Unveiling the Sodium Storage Mechanism of ReTe₂: Insights from First-Principles Calculations

Transition metal dichalcogenides (TMDCs) are increasingly studied for their potential as anode materials in sodium-ion batteries (SIBs) due to their diverse structural phases. Among them, ReTe2, a low-symmetry distorted 1T-phase with a narrow band gap of 0.2 eV emerges as a particularly promising candidate. This study presents a comprehensive first-principles analysis to elucidate the electrochemical reaction mechanism and sodium (Na) storage properties of ReTe2. It is uncovered that ReTe2 undergoes a semiconductor-to-metal transition upon Na intercalation, which is attributed to significant charge transfer. The theoretical investigations suggest a maximum intercalation capacity of x = 1 (Na (x) ReTe2), beyond which the structure evolves into a Re monomer and a Na (y) Te intermediate phase. As Na intercalation progresses, tellurium (Te) atoms receive an increasing number of electrons from Na, which raises the Fermi level of the system and increases the antibonding contribution in Re-Te bonds.

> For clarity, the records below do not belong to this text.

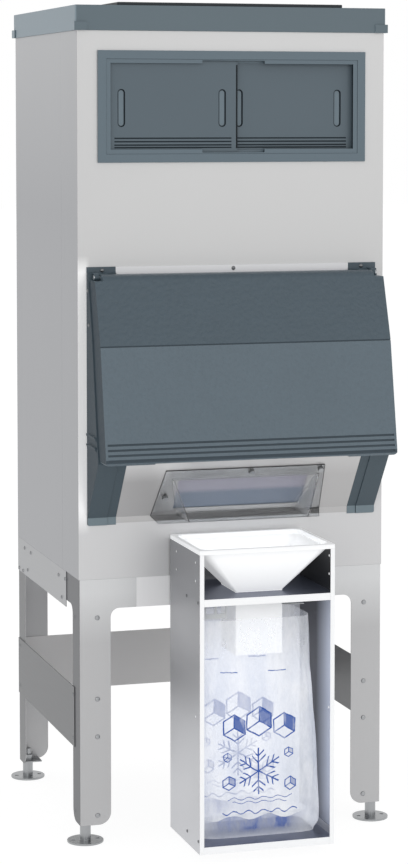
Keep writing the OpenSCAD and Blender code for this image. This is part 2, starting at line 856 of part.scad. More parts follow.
module sill() {
    shank_r = thumb_shank_d / 2 + turn_gap;
    color("#d3d4d5") in_place() difference() {
        above_stand() along_x(-hood_hole_x, hood_hole_x) polygon(bent_strip(sill_path, -sheet_t));
        on_sill() {
            box([chute_x - port_w / 2, chute_x + port_w / 2], [port_s0, port_s0 + port_l], [-sheet_t - 1, 1]);
            for (p = [thumb_left, thumb_top, thumb_right])
                translate([p[0], p[1], -sheet_t - 1]) cylinder(r = shank_r, h = sheet_t + 2);
        }
    }
}

module top_strip() {
    color("#cacbcc") in_place() above_stand() {
        box([-hood_hole_x, hood_hole_x], [-strip_t, 0], [strip_z0, strip_z1]);
        box([-hood_hole_x, hood_hole_x], [-strip_lip, -strip_t], [strip_z0, strip_z0 + sheet_t]);
    }
}

module hinge_brackets() {
    color("#5c6a72") in_place() for (side = [-1, 1]) on_side(side) difference() {
        union() {
            above_stand() along_x(hood_hole_x, cheek_x)
                polygon([[0, cheek_top], [0, strip_z1], [-strip_t, strip_z1],
                    [-strip_t, cheek_top + bracket_lip[2]], [-bracket_lip[0], cheek_top + bracket_lip[1]],
                    [-bracket_lip[0], cheek_top]]);
            box([knuckle_x0, knuckle_x1], [hinge_y - arm_r, -strip_t], [stand_h + cheek_top, arm_z1]);
            box([knuckle_x0, knuckle_x1], [hinge_y - arm_r, hinge_y + arm_r], [hinge_z, arm_z1]);
            translate([knuckle_x0, hinge_y, hinge_z]) rotate([0, 90, 0])
                cylinder(r = knuckle_r, h = knuckle_x1 - knuckle_x0);
        }
        translate([knuckle_x0 - 1, hinge_y, hinge_z]) rotate([0, 90, 0])
            cylinder(d = hinge_pin_d, h = knuckle_x1 - knuckle_x0 + 2);
    }
}

module hinge_pins() {
    x0 = notch_x - hinge_wall;
    color("#c9c9c9") in_place() for (side = [-1, 1]) on_side(side)
        translate([x0, hinge_y, hinge_z]) rotate([0, 90, 0]) {
            cylinder(d = hinge_pin_d, h = knuckle_x1 - x0 + 1);
            translate([0, 0, knuckle_x1 - x0])
                cylinder(d = hinge_pin_d + 2 * pin_head_wall, h = pin_head_l);
        }
}

module hood_screws() {
    end_x = cheek_x - screw_end;
    color("#8b8f92") in_place() above_stand() {
        for (x = [-end_x, 0, end_x]) translate([x, -strip_t, strip_z1 - screw_drop])
            rotate([90, 0, 0]) dome(screw_r, screw_h);
        for (side = [-1, 1], p = side_screws) on_side(side)
            translate([cheek_x, p[0], p[1]]) rotate([0, 90, 0]) dome(side_screw_r, side_screw_h);
    }
}

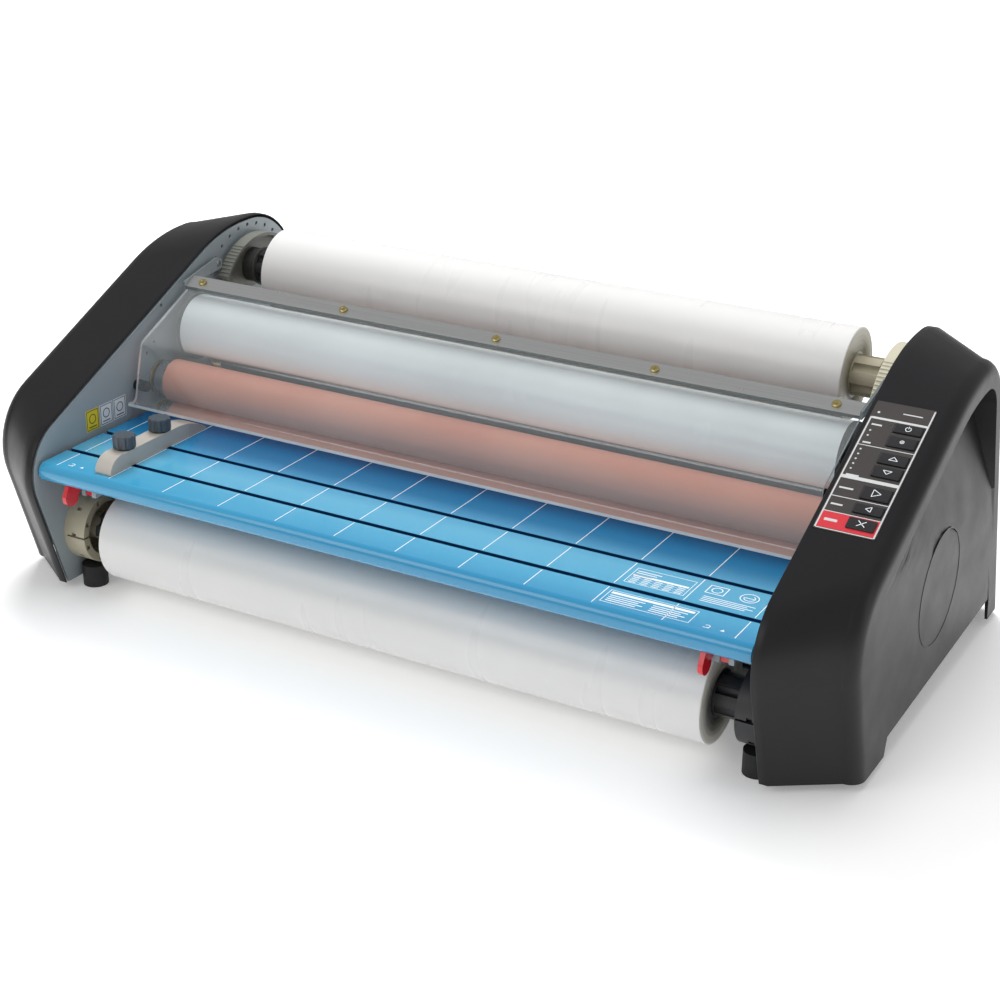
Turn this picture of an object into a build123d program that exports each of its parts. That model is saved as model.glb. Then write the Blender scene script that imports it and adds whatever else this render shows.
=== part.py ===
from build123d import *
import math
import os

os.makedirs("parts", exist_ok=True)

# Frame: X runs along the rollers, +Y to the back and +Z up.
# The origin is on the floor, midway between the covers.
# All sizes are millimetres and all angles degrees.

# ---- driving sizes ----
TABLE_TOP = 146.0            # height of the feed table's top
FRAME_X = 369.6              # inner face of each side frame
FRAME_T = 3.0                # sheet thickness of the side frames
COVER_X = 444.5              # outer face of each cover
COVER_WALL = 3.0
COVER_LAND = 378.0           # the cover's outline starts to taper here
COVER_RIM = 430.0            # and ends here, where the rounded edge to the side panel starts
COVER_BOTTOM = 8.0
EDGE_STEPS = ((438.5, 2.7), (443.1, 8.1), (COVER_X, 14.0))   # the rounded edge: x and inset of each step
SLOPE_Z = 270.04             # height of the sloping top's line above the origin
SLOPE = 0.458                # rise per run of the sloping top
SLOPE_DEG = math.degrees(math.atan(SLOPE))
SEAM = 0.8                   # gap between a cover's rim and the frame plate inside it
ROLLER_R = 21.9              # rubber surface of all four driven rollers
ROLLER_PITCH = 44.0          # distance between the rollers of a pair
NIP_Z = 152.6                # the nip, just above the table
HEAT_Y = -33.4               # axis of the heat rollers
MODULE = 2.0                 # gear module
ROLLER_TEETH = 22
IDLER_TEETH = 26
PINION_TEETH = 14
GEAR_X = (376.0, 386.0)      # span of the gears along X
ROLLER_JOURNAL = 12.0
RUN_GAP = 0.05               # radial clearance of every running fit
FILM_HALF = 317.5            # half the film's width, 25 inches in all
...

Consequently, the Re-Te bond strength is weakened. The intercalation of Na serves dual roles: bridging the ReTe2 layers and simultaneously injecting carriers into the lattice, both of which are instrumental in boosting the electrical conductivity. These insights not only confirm ReTe2 as a viable anode material for SIBs but also provide a detailed understanding of the electrochemical behaviors of low-symmetry 1T-phase TMDCs.